Helton v. Bank of New York Mellon; Helton v. Wells Fargo Bank; Helton v. Navy Federal Credit Union (In re Helton) (Case No. 11-60126; A.P. Nos. 11-06028, 11-06030, 11-06031) 08/12/2011

            The debtor was not eligible for a discharge in chapter 13 because of a previous discharge in chapter 7.  The debtor filed three adversary proceedings seeking to avoid judicial liens, two against the debtor’s residence and one against a separate parcel of real estate.  No defendant filed a response, but the chapter 13 trustee opposed the three motions.  The Court thus considered whether Section 1328(f)(1) and Section 1325(a)(5) act together to provide an exception to the rule created by Dewsnup, Nobleman, section 506(a) and section 1322(b)(2).  The Court concluded that section 1328(f)(1) does not prohibit a Chapter 13 debtor from stripping off a wholly unsecured lien.
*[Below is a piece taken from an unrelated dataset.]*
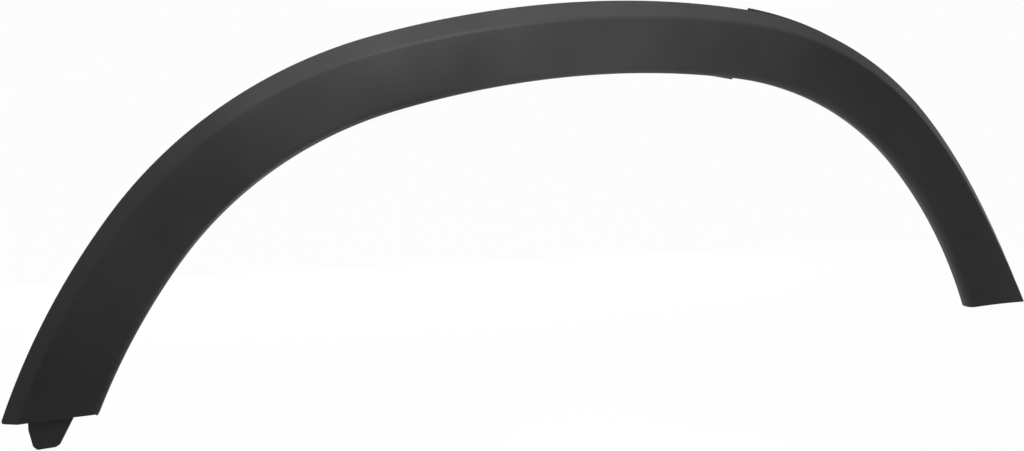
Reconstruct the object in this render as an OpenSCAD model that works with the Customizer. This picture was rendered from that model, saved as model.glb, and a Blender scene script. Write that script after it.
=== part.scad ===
// Wheel arch trim: one long moulding round the wheel opening, with push-in clips in the seats on its back.
// X runs along the car, Z is up and +Y points into the body, so the painted side of the car is behind the trim.
// The origin is on the axis of the crown locating pin, where the trim meets the body.

/* [Arch line] */
// Radius of the wheel opening over the crown
crown_r = 763; // [500:1:1200]
// Degrees of the crown arc to the left of the crown pin
crown_left_deg = 16; // [10:0.2:22]
// Degrees of the crown arc to the right of the crown pin
crown_right_deg = 7.4; // [4:0.2:16]
// Radius of the left shoulder
left_shoulder_r = 326; // [280:1:400]
// Degrees turned by the left shoulder
left_shoulder_deg = 38.6; // [28:0.2:44]
// Radius of the right shoulder
right_shoulder_r = 301; // [270:1:380]
// Degrees turned by the right shoulder
right_shoulder_deg = 37.6; // [30:0.2:46]
// Radius of the left leg below its shoulder
left_leg_r = 605; // [450:5:900]
// Radius of the right leg below its shoulder
right_leg_r = 463; // [400:1:900]
// Length of the left half along the wheel opening
left_len = 580; // [520:5:640]
// Length of the right half along the wheel opening
right_len = 470; // [430:5:520]
// Slant of the left end cut, as length gained for each millimetre of width
left_end_slant = 0.49; // [0:0.01:0.8]
// Slant of the right end cut, as length gained for each millimetre of width
right_end_slant = 0.43; // [0:0.01:0.8]
// Height of the crown pin above the wheel opening
pin_h = 31; // [28:1:34]

/* [Plan curve] */
// Radius, seen from above, that wraps the left half round the body
plan_left_r = 1645; // [1200:5:2600]
// Radius, seen from above, that wraps the right half round the body
plan_right_r = 1360; // [1100:5:2600]

/* [Section] */
// Width of the band at its narrowest place
narrow_w = 61; // [54:1:72]
// Distance from the crown pin to the narrowest place, on the right
narrow_at = 185; // [60:5:260]
// Width of the band at the left end
left_end_w = 72; // [58:1:84]
// Width of the band at the right end
right_end_w = 80; // [62:1:90]
// Power by which the band widens towards the left end
left_power = 1.4; // [1:0.1:6]
// Power by which the band widens towards the right end
right_power = 4.5; // [1:0.1:6]
// Depth from the face to the edge that meets the body
rim_depth = 14; // [12:0.5:18]
// Thickness of the moulding
wall = 2.5; // [2:0.1:3]
// How far the face bulges outwards between the bevel and the rolled edge
face_bulge = 1.5; // [0.5:0.1:3]
// Width of the outer bevel at the crown
crown_bevel_w = 14; // [8:0.5:18]
// Width of the outer bevel at the left end
left_bevel_w = 12; // [7:0.5:18]
// Width of the outer bevel at the right end
right_bevel_w = 8; // [6:0.5:18]
// Rounding of the bevel's crease over the crown
crown_crease_r = 10; // [4:0.5:14]
// Rounding of the bevel's crease at both ends
end_crease_r = 4; // [3:0.5:10]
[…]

            The trustee also objected to confirmation of the plan as not being proposed in good faith.  The Court applied a totality of the circumstance test considering past bankruptcy filing, the nature and amount of unsecured claims, and the percentage of proposed repayment.  The Court sustained the trustee’s objection to confirmation concluding that purpose of the Plan in this case violates both the intent and the spirit of the Bankruptcy Code in that it is a clear attempt to circumvent the stricture of the holding in Dewsnup.